The Roper-Suffridge extension operator and its applications to convex mappings in ${\mathbb {C}}^{2}$

Abstract:

The purpose of this paper is twofold. The first is to investigate the Roper-Suffridge extension operator which maps a biholomorhic function $f$ on $D$ to a biholomorphic mapping $F$ on \begin{equation*} \Omega _{n,p_{2},\cdots ,p_{n}}(D)=\left \{(z_1,z_0)\in D\times {\mathbb {C}}^{n-1}: \sum \limits _{j=2}^{n}|z_{j}|^{p_{j}}<\frac {1}{\lambda _{D}(z_1)}\right \}, p_j\geq 1, \end{equation*} where $z_0=(z_2,\ldots ,z_n)$ and $\lambda _{D}$ is the density of the Poincar$\acute {e}$ metric on a simply connected domain $D\subset \mathbb C$. We prove this Roper-Suffridge extension operator preserves $\varepsilon$-starlike mapping: if $f$ is $\varepsilon$-starlike, then so is $F$. As a consequence, we solve a problem of Graham and Kohr in a new method.
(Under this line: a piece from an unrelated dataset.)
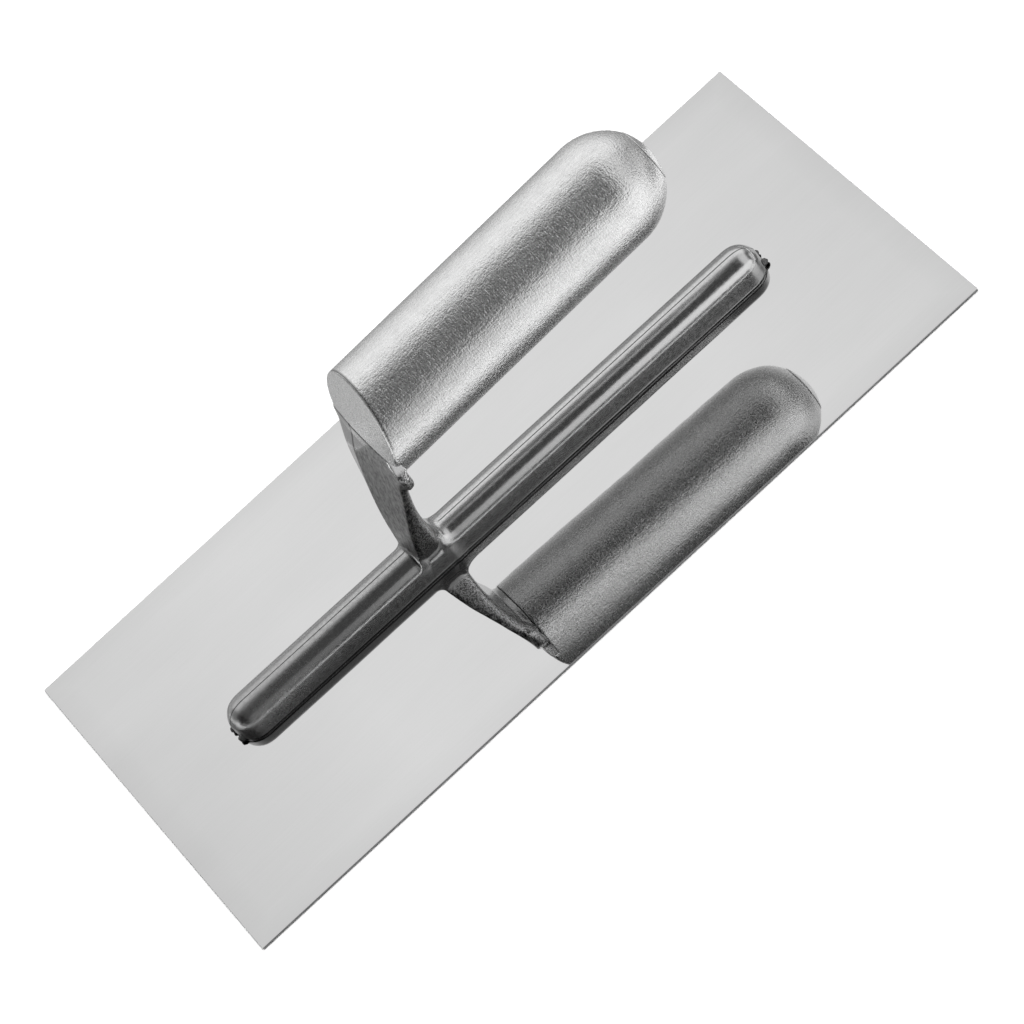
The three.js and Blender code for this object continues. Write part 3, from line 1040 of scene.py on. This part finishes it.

By introducing the scaling method, the second part is to construct some new convex mappings of domain $\Omega _{2, m}=\{(z_1,z_2)\in {\mathbb {C}}^{2}:|z_1|^2+|z_2|^m<1\}$ with $m\geq 2$, which can be applied to discuss the extremal point of convex mappings on the domain. This scaling idea can be viewed as providing an alternative approach to studying convex mappings on $\Omega _{2, m}$. Moreover, we propose some problems.